When Awlaki’s father sought a court order to bar Obama from authorizing the murder of his son, the United States Department of Justice argued that such decisions were “state secrets” and therefore beyond the scrutiny of the courts. Awlaki has not been tied to any material support for terrorist attacks. As a result, he was killed for his ideas, for his words, rather than his actions. Which means his Constitutional right to the freedom of speech, no matter how widely repugnant his words may or may not be, was summarily ignored.

But, more importantly, the United States Constitution, which Mr. Obama swore to uphold, requires individuals accused of crimes to be guaranteed the right to due process – they are considered innocent until proven guilty in a court of law. If Awlaki was guilty of a crime – and that remains even to be alleged, let alone proven – he was not found guilty in fair trial. And yet he was killed. At most, he may have been guilty of – not treason, but of sedition: action, writing, speech, etc., directed unlawfully against state authority, the government, or the Constitution, or calculated to elicit contempt for these, or to incite others to hostility, ill will or disaffection against these. Sedition does not amount to treason, and therefore it is not a capital offense. It is not punishable by death.

Which brings us back to the peaceful protesters on Wall Street. They are protesting, among other things, government, for its sanctioning of, its legalizing of, the elimination of taxes for the ultra-rich, the elimination of civil rights, the elimination of social services. Are they, then, guilty of sedition? By the vaunted “logic” by which the killing of Awlaki was authorized, could police or military be sent in to kill them, too?
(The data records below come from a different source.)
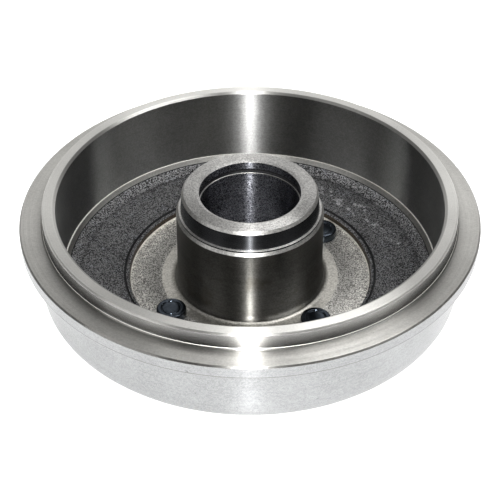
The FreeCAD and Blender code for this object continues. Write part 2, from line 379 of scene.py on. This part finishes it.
def wheel_stud(name, place, finish):
    """One wheel stud as a turned skin from the dish in its head down to its tip.

    Radius of the knurl: root plus its depth times a half plus the cosine of 24 turns, held from 0 to 1.
    Radius of the thread: crest minus its depth times a trapezoid wave of height / pitch - angle / turn,
    which fades in above the tip and out below the wheel mounting face. A plain neck parts the two. The
    shank's own rows give way to nine rows for each pitch of the thread.
    """
    box_low, box_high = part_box(name)
    low, high = box_low.z / MM, box_high.z / MM
    head_r = (box_high.x - box_low.x) / 2 / MM
    corners = [
        # Head, with a ring groove round its dish
        (STUD_CENTRE_R, high - 0.25, 0, 2, 0),
        (head_r - 3.5, high - 0.25, 0.3, 1, 0),
        (head_r - 3.2, high - 0.6, 0.15, 1, 0),
        (head_r - 2.9, high - 0.6, 0.15, 1, 0),
        (head_r - 2.5, high, 0.4, 1, 0),
        (head_r - 0.1, high, 1.6, 1, 0),
        (head_r, SEAT_Z, 0.3, 1, 0),
        # Shank and guide tip
        (THREAD_R - 0.1, SEAT_Z, 0, 24, 0),
        (THREAD_R, low + 3.0, 0, 1, 0),
        (THREAD_R - 1.0, low + 2.4, 0.3, 2, 0),
        (THREAD_R - 1.0, low + 0.8, 0.2, 1, 0),
        (THREAD_R - 1.8, low, 0.2, 2, 0),
        (STUD_CENTRE_R, low, 0, 1, 0),
    ]
    rows, _ = rounded_outline(corners)
    rows = rows[:-1]
    shank = (np.abs(rows[:, 0] - THREAD_R) < 0.11) & (rows[:, 1] < SEAT_Z)
    first, last = np.flatnonzero(shank)[[0, -1]]
    down = np.arange(SEAT_Z - 0.05, low + 3.0, -THREAD_PITCH / ROWS_PER_PITCH)
    rows = np.vstack([rows[:first], np.stack([np.full(len(down), THREAD_R), down], 1), rows[last + 1:]])
    radii, heights, angles = turned_grid(rows, around=96)
    on_shank = (np.abs(radii - THREAD_R) < 1e-6) & (heights < SEAT_Z)
    wave = np.abs(2 * ((heights / THREAD_PITCH - angles / (2 * math.pi)) % 1) - 1)
    groove = np.clip(1.25 * wave - 0.1, 0, 1)
    fade = np.clip(-heights / 1.5, 0, 1) * np.clip((heights - low - 2.6) / 1.5, 0, 1)
    thread = THREAD_R - 0.04 - THREAD_DEPTH * groove * fade
    knurl = STUD_HOLE_R - KNURL_DEPTH * (1 - np.clip(0.5 + np.cos(KNURL_TEETH * angles), 0, 1))
    neck = np.full_like(radii, THREAD_R - NECK_DEPTH)
    shaped = np.where(heights > 1.5, knurl, np.where(heights > 0.4, neck, thread))
    radii = np.where(on_shank, shaped, radii)
    points, faces = turned_skin(radii, heights, angles, closed=False)
    points += (place.x, place.y, 0)
    piece = mesh_piece(name + "_surface", points, faces, [finish])
    even_shading(piece)
    return piece


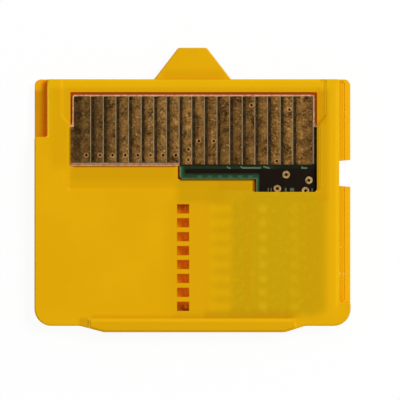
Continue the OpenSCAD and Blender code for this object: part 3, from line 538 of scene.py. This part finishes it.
# tin solder, reflowed: grey and softly shiny
tin = {"main": "#b4b5b7", "second": "#cccdcf", "rough": 0.3, "cloudPerMm": 5.0}
solder, tree = newMaterial("reflowed solder")
cloud = addNode(tree, "ShaderNodeTexNoise", {"Scale": tin["cloudPerMm"], "Detail": 2.0},
                {0: millimetres(tree)})
base = addNode(tree, "ShaderNodeMix",
               {"data_type": "RGBA", 6: linearHex(tin["main"]), 7: linearHex(tin["second"])},
               {0: cloud.outputs[0]})
shader = addNode(tree, "ShaderNodeBsdfPrincipled", {"Metallic": 1.0, "Roughness": tin["rough"]},
                 {"Base Color": base.outputs[2]})
addNode(tree, "ShaderNodeOutputMaterial", {}, {0: shader.outputs[0]})
print("coats and solder made")

# short copper bars under the mask, in a row along the window's step, in metres
bars = {"count": 6, "pitch": 0.0008, "start": (0.00057, 0.00104, 0.00121),
        "size": (0.00036, 0.0002, 0.000024)}
tracks = bpy.data.node_groups.new("bars in a row", "GeometryNodeTree")
for label, kind, value in (("Count", "NodeSocketInt", bars["count"]),
                           ("Pitch", "NodeSocketFloat", bars["pitch"]),
                           ("Start", "NodeSocketVector", bars["start"]),
                           ("Size", "NodeSocketVector", bars["size"])):
    tracks.interface.new_socket(label, in_out="INPUT", socket_type=kind).default_value = value
tracks.interface.new_socket("Geometry", in_out="OUTPUT", socket_type="NodeSocketGeometry")
given = addNode(tracks, "NodeGroupInput")
apart = addNode(tracks, "ShaderNodeCombineXYZ", {}, {0: given.outputs["Pitch"]})
row = addNode(tracks, "GeometryNodeMeshLine", {}, {"Count": given.outputs["Count"],
                                                   "Start Location": given.outputs["Start"],
                                                   "Offset": apart.outputs[0]})
bar = addNode(tracks, "GeometryNodeMeshCube", {}, {"Size": given.outputs["Size"]})
placed = addNode(tracks, "GeometryNodeInstanceOnPoints", {}, {"Points": row.outputs[0],
                                                              "Instance": bar.outputs[0]})
real = addNode(tracks, "GeometryNodeRealizeInstances", {}, {0: placed.outputs[0]})
barCopper = maskedMaterial("copper bars under green mask", "#24583c", "#336e4c", rough=0.4)
dressed = addNode(tracks, "GeometryNodeSetMaterial", {"Material": barCopper}, {0: real.outputs[0]})
addNode(tracks, "NodeGroupOutput", {}, {0: dressed.outputs[0]})
holder = bpy.data.objects.new("holder", bpy.data.meshes.new("holder"))
bpy.context.collection.objects.link(holder)
holder.modifiers.new("bars", "NODES").node_group = tracks
made = bpy.data.meshes.new_from_object(holder.evaluated_get(bpy.context.evaluated_depsgraph_get()))
bpy.data.objects.remove(holder, do_unlink=True)
maskedBars = bpy.data.objects.new("masked_bars", made)
bpy.context.collection.objects.link(maskedBars)
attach(maskedBars, "root")
print("copper bars made,", len(made.polygons), "faces")

# a node's finish, by the start of its name
finishes = {"contact_shell": contactSide, "label_shell": labelSide, "circuit_board": board,
            "contact_pad": padGold, "pad_vias": holeGold, "board_vias": ringGold, "ground_plane": darkCopper,
            "signal_traces": traceCopper, "solder_pads": padGold, "contact_comb": darkPlastic,
            "spring_contact": bronze, "solder_joint": solder}
for name, thing in nodes.items():
    match = [finish for start, finish in finishes.items() if name.startswith(start)]
    thing.data.materials.clear()
    thing.data.materials.append(match[0])
print("finishes set")

bpy.context.scene.view_settings.view_transform = "Standard"
print("done")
It has happened before – and several times, from the Whiskey Rebellion to the unionist marches in the Great Depression to the forcible putdown of peaceful civil rights and anti-Vietnam marches, most egregiously the killings at Kent State.

A government against the people sees its own citizens as enemies. If all it takes to justify killing citizens is an executive decree of guilt (rather than a decision of guilt in a court of law), then we are now living in a police state, in which any of us, at any time, including me for writing these words could be justifiably murdered by our own government.
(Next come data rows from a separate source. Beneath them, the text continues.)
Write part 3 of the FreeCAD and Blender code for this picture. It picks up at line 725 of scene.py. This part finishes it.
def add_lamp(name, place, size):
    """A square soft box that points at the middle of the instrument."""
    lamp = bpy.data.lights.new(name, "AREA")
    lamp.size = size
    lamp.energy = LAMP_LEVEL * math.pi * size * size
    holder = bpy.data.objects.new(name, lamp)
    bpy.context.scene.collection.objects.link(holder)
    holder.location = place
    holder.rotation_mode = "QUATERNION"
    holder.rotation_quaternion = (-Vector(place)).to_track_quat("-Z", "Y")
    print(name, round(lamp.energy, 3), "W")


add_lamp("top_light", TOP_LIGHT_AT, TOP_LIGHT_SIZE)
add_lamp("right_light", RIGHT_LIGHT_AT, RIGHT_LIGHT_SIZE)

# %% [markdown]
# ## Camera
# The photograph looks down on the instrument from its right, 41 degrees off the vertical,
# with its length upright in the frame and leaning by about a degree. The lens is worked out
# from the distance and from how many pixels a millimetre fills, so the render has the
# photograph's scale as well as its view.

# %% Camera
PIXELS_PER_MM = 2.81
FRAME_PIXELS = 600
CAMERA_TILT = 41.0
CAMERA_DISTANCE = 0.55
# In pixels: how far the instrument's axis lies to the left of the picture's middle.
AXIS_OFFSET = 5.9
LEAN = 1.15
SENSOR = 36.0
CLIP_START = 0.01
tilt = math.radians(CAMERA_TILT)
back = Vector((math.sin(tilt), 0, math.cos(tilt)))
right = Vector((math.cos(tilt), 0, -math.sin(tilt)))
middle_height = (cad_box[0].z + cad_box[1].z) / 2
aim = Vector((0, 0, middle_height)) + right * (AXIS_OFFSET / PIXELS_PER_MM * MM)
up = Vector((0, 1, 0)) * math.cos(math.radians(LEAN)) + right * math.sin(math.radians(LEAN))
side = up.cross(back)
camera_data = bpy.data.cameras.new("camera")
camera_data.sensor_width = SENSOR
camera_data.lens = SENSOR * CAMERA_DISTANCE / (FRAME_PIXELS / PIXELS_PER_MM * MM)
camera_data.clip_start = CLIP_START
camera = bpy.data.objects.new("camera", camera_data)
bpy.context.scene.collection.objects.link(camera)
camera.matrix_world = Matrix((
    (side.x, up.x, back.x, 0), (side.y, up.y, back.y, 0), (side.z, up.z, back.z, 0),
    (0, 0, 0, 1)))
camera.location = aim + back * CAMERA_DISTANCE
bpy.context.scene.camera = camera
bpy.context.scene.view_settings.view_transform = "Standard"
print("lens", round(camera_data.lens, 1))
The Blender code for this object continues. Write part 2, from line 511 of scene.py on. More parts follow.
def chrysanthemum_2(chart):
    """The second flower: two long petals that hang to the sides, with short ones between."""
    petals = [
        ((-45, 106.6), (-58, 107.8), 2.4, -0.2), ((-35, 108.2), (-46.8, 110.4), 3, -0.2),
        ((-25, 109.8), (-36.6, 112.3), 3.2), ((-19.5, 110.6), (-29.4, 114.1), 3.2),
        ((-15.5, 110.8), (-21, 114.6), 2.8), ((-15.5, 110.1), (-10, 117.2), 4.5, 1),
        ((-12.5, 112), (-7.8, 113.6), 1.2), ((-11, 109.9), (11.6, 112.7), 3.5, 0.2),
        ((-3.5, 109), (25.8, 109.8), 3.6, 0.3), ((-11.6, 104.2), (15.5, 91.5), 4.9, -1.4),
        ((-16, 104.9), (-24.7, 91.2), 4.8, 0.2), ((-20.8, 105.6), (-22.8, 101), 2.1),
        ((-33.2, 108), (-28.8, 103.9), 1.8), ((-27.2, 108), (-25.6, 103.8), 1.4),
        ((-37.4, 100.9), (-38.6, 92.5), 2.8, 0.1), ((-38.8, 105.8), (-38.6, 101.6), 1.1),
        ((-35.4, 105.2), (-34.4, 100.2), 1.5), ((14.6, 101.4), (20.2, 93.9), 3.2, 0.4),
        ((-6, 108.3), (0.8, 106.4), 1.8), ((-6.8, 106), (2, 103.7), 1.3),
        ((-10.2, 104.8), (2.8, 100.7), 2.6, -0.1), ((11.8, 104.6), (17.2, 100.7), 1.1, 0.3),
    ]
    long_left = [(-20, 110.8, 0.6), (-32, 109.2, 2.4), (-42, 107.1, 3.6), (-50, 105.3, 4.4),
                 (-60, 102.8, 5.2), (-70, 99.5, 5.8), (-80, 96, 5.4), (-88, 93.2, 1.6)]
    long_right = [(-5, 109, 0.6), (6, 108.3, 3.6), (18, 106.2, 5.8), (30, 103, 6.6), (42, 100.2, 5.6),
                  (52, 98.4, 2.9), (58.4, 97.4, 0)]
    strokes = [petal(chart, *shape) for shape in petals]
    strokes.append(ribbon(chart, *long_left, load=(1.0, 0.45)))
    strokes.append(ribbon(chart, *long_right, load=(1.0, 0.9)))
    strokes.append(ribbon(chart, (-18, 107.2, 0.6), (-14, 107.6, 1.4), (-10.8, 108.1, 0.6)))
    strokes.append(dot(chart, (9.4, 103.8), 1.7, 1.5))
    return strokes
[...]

The same day I heard about the murder of Awlaki, I had an agent of the government accuse me, on the telephone, of lying to him. I am supposed to receive a refund of overpaid taxes. I have called several times to ask the tax officials to send my money to me here, where I live in Panama. They continue to mail it to a defunct address in the United States, and apparently ignore the sticker put on by the United States Postal Service, when the check is mailed back to them, which provides my present address.

Despite all this, the agent on the telephone accused me of lying when I assured him that I have repeatedly called to provide my current address. I was forced to explain to him in very clear language that my taxes help pay his salary, that he is an employee of the citizens, including me, and that he has no right to adopt an accusatorial tone and state, without fact or proof, that I lied to him. I cannot help but wonder, now, if my statements to him could justify an executive order to kill me.
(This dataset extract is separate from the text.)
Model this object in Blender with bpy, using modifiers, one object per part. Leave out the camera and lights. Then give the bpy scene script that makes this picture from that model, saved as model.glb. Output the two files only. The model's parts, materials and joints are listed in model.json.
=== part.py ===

It seems to me that the world is drowning in a sea of rhetoric. Nobody seems to care about truth any more, just about shouting louder than everybody else - hence they get more and more outrageous in their wild statements simply to gain more attention; as a result, they wander ever farther from the truth.

The truth is: If citizens can be legally killed because “they look or sound like a terrorist”, there will be bloodshed in the streets at the hands of police and military. We must hold to the rule of law.

If that is the way things are, then may G-d have mercy on our souls.